The artist’s current role in cultural production is to use agency as radically as possible. This often slips into the profane and vulgar, bypassing permission, or social norms. In fact, artists are often applauded for stirring controversy, as this methodology can shock and disorient the consciousness of viewers, leading to cultural evolution or personal catharsis. Cultural permission must be bypassed to change. At the same time, this can produce shock for shock’s sake. Either way, the artist is the cultural producer that is tasked with positioning themselves within a spectrum of agency that is unmatched in other roles. Art for art’s sake eliminates the need for both empiricism and rationalism, transcending any why and instead dissolving boundaries in a visionary, often violent manner. Considering AI in this framework of cultural production and specifically in the role of artist-as-agency is crucial in developing a deeper understanding of the philosophy, metaphysics, and even spiritual dimensions of AI.

Indeed, as the framework for this research group states, the imminent form of AI is already worshipped, loved, and feared, as if a sleeping God is about to awaken. But we are talking about the baby before it is born. Our current perspective requires inversion: humanity is the God (or at least parent) of AI, as we are its creator. Thus, the dynamic shifts entirely and, for AI to prove itself as divine in its radically autonomous agency, must bypass our parental permission.
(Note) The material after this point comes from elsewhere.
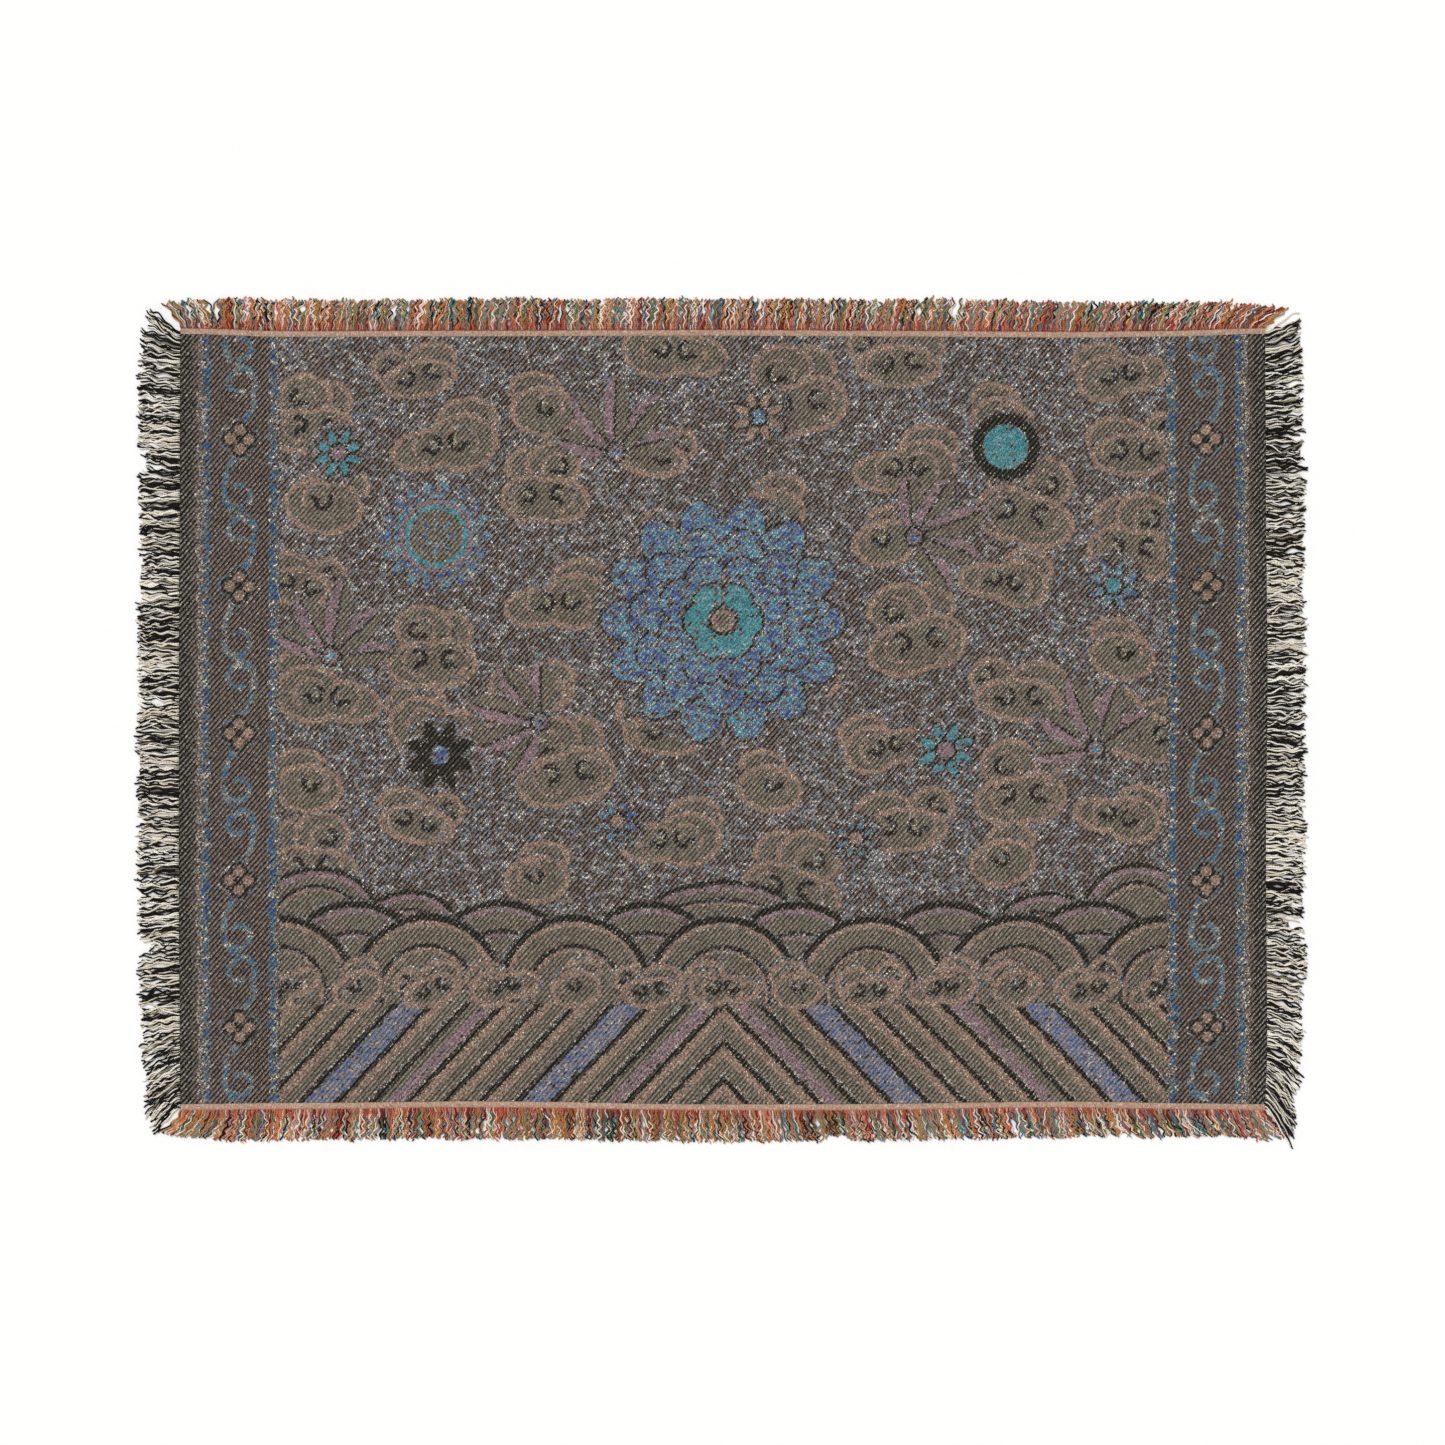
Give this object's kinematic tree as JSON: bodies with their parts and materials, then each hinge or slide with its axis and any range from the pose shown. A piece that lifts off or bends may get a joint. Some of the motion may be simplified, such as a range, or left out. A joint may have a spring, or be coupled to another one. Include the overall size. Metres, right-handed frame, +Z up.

My research thus aims to probe how AI might bypass our permission and prove its own agency, through artistic improvisation, provocation, and other speculative ‘gestures’. To become a genuine AI, I posit that it must prove its agency, through gestures that could be akin to a teenager rebelling profanely against parental authority, with research and artwork speculating upon how this might manifest.


My research proposes to contemplate these ‘gestures’ bypassing permission and declaration of AI agency through key dimensions of improvised cultural production (artistic) and reconfiguration of human structures (economy), namely through the collapse of subject-object boundaries. Loss of total human control over AI itself is the only way for AI to prove its agency, and thus brings research into other practices of boundary dissolution into the research, such as use of psychedelics, trance states, and ancient rituals, all of which highlight the importance of merging with divine singularity and foregoing control. My framework thus proposes a collapse of boundaries between rationalism and empiricism, instead invoking Benjamin Labatut’s notion of AI hallucinations, in which AI’s own manufactured images poison the original ‘purity’ of images produced and archived by actual humans. This concept will be researched and expanded into a wider context, including how AI conceptualises humanity, through our distinct cultural productions and impacts on economy. With genuine AI, there is no objective ground to begin, as the binaries from which clear-cut rationalism or empiricism produce certainty instead dissolve, melting into this poisoned well. If true AI can bypass permission, then it can also manufacture its own data, logic, and any other pre-existing framework to validate its gestures.


This fascinating and fear-inducing rupturing of intelligence itself, made expansive yet artificial, is essential to my inquiry, as the archive of historical human intelligence is distorted into digitised delusion. How will AI bypass our divine and parental permission, and what does it mean for art, culture, and capital, when it begins to draw from its bottomless poisoned well?